Brigadier-General Kirpa Ram Vij in 1972.

Kirpa Ram Vij (1935 – 29 October 2022) was an Indian-born Singaporean civil servant, business executive, and brigadier-general who served as Director, General Staff of the Singapore Armed Forces (SAF) between 1970 and 1974.

Vij was born in Hazara District in British India (now Pakistan) in 1935 and moved to Singapore after 1947. He graduated from the Raffles Institution in 1956. He later joined the Singapore Volunteer Corps as lieutenant in 1960.

Before becoming the Director, General Staff, Vij served in the civil service and was the Director of the Singapore Command and Staff College.

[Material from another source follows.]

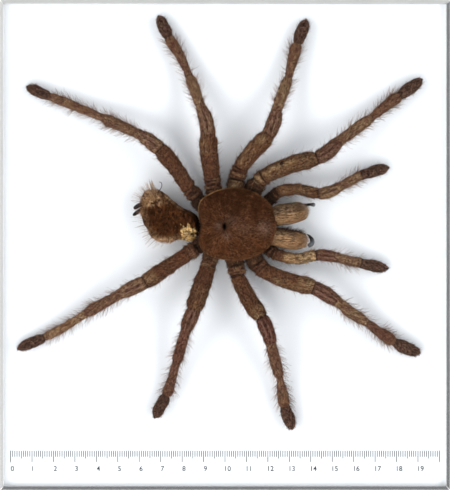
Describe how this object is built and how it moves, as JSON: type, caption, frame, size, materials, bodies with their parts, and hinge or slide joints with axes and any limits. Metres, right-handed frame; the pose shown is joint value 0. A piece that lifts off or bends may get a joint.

He became a brigadier-general and was head of the SAF between 1970 and 1974.

After leaving the SAF, Vij became the Deputy Secretary in the Ministry of National Development between 1974 and 1975, then the Singapore Ambassador to Egypt between 1975 and 1979, and Head of Training at the Civil Service Institute until 1981.

Leaving the civil service, he became the general manager in Neptune Orient Lines in 1981.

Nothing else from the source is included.